• **Directions**
In the entries below, which lines run from the one containing "What three.js and" to the one containing "0, top: 130"? Copy exactly those lines, ends included, and no others.

• **Records shown**

---

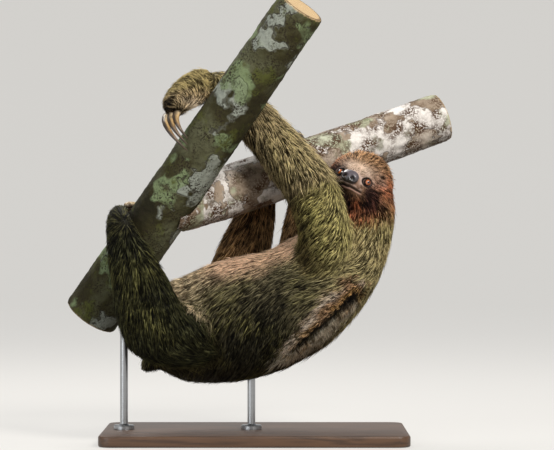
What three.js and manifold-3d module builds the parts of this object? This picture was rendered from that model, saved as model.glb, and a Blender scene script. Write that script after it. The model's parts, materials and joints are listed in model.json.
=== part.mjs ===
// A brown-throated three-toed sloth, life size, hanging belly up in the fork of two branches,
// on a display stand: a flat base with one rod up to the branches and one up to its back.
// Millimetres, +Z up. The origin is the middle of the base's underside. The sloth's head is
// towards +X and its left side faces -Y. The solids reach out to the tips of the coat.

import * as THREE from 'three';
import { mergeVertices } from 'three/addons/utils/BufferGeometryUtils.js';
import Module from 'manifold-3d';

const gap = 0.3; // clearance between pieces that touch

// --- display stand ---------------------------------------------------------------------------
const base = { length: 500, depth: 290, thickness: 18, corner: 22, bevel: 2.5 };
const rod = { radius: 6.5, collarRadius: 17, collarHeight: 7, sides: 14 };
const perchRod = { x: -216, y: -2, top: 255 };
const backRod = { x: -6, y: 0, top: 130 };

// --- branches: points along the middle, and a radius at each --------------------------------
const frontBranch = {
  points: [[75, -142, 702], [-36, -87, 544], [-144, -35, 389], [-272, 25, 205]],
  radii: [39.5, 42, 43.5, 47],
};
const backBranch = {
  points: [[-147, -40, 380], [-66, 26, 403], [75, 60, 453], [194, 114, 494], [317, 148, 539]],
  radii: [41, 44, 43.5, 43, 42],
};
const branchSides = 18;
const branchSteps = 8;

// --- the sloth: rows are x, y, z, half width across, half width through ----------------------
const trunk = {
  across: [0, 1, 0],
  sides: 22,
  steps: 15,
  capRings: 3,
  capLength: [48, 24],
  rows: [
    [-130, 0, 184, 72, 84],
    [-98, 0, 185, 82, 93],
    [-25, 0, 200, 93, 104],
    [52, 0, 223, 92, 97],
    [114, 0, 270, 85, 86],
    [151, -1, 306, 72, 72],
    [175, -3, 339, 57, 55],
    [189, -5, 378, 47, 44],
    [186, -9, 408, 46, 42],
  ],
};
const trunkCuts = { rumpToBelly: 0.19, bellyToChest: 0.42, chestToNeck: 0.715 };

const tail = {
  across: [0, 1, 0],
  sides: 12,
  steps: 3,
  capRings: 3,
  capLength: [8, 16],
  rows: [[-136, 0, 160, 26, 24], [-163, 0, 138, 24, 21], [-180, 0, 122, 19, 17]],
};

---

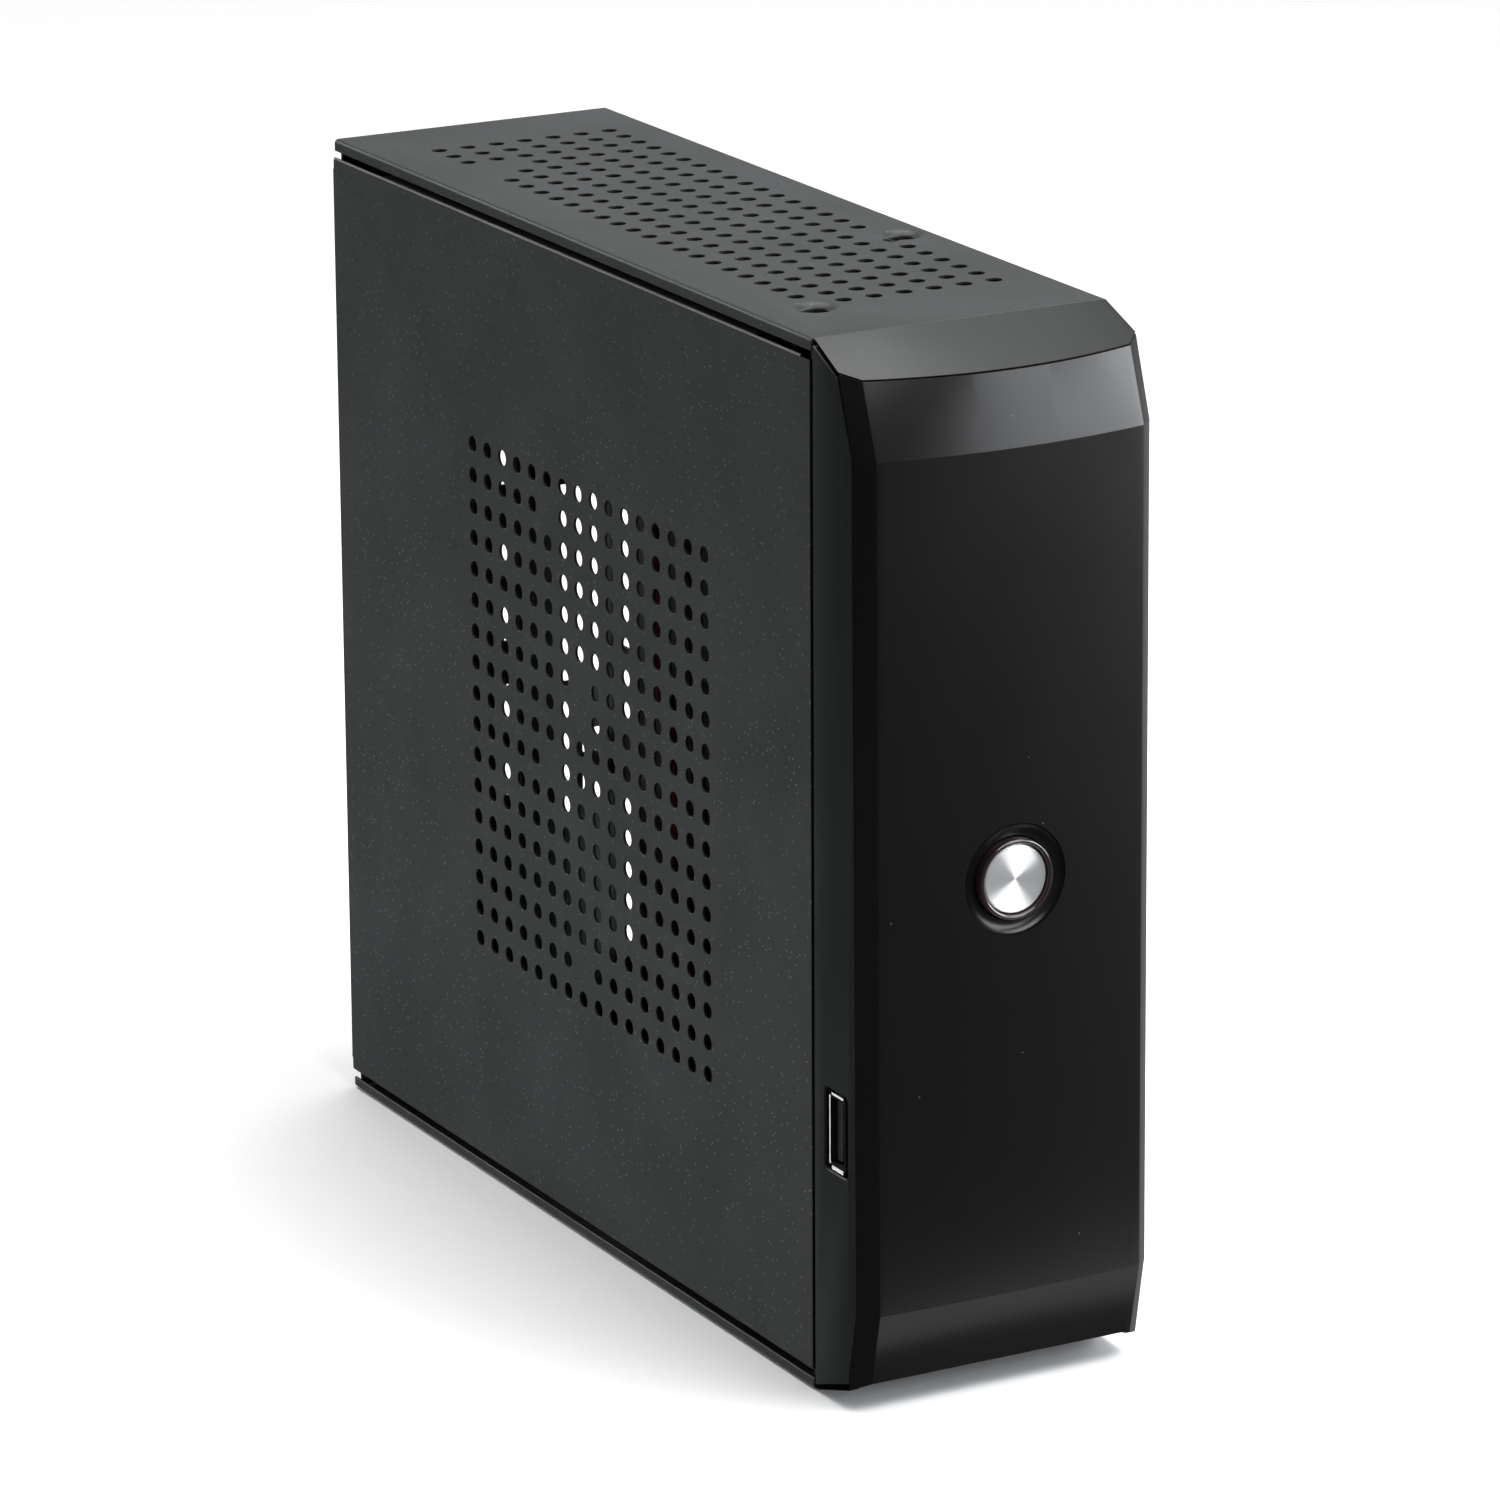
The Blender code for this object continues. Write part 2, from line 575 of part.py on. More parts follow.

---

• **Result of the task**
What three.js and manifold-3d module builds the parts of this object? This picture was rendered from that model, saved as model.glb, and a Blender scene script. Write that script after it. The model's parts, materials and joints are listed in model.json.
=== part.mjs ===
// A brown-throated three-toed sloth, life size, hanging belly up in the fork of two branches,
// on a display stand: a flat base with one rod up to the branches and one up to its back.
// Millimetres, +Z up. The origin is the middle of the base's underside. The sloth's head is
// towards +X and its left side faces -Y. The solids reach out to the tips of the coat.

import * as THREE from 'three';
import { mergeVertices } from 'three/addons/utils/BufferGeometryUtils.js';
import Module from 'manifold-3d';

const gap = 0.3; // clearance between pieces that touch

// --- display stand ---------------------------------------------------------------------------
const base = { length: 500, depth: 290, thickness: 18, corner: 22, bevel: 2.5 };
const rod = { radius: 6.5, collarRadius: 17, collarHeight: 7, sides: 14 };
const perchRod = { x: -216, y: -2, top: 255 };
const backRod = { x: -6, y: 0, top: 130 };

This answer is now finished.